Abstract
This paper describes the development of a target tracking algorithm for an anti-ship imaging infrared seeker. The
tracking algorithm uses feature extraction and machine learning to discriminate between a desired target ship and decoys within the seeker’s field of view. The algorithm is developed within a high fidelity simulation architecture, used to simulate engagements of infrared missiles against ships, aircraft and land vehicles. The proposed seeker tracking
algorithm will be evaluated in a naval engagement scenario, against a ship deploying countermeasures. The tracking
algorithm performs the tasks of object detection, feature extraction and target selection.
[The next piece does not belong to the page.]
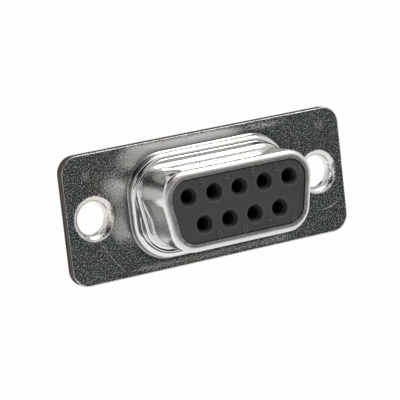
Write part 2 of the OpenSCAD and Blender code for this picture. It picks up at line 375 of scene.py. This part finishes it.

Object detection is achieved via thresholding the image of the seeker’s field of view, and thereafter, shape and intensity based features are calculated for each resulting object. These features are then used as inputs to a neural network, which performs the task of target selection, to determine the seeker’s aim-point. Object features such as peak and average intensity, intensity moments, eccentricity, roundness, minimum, maximum and average radial perimeter distances are considered, to determine their discriminatory power. A training set of images of different ships and decoys, generated by the front end of a seeker model within the simulation architecture, is used to obtain a comprehensive collection of these features. An analysis is performed to determine which of the features are the most discriminatory and these are then used as inputs to the neural network. The neural network is trained on these features to recognise the difference between ships and decoys. Examples of the performance of the tracking algorithm will also be shown.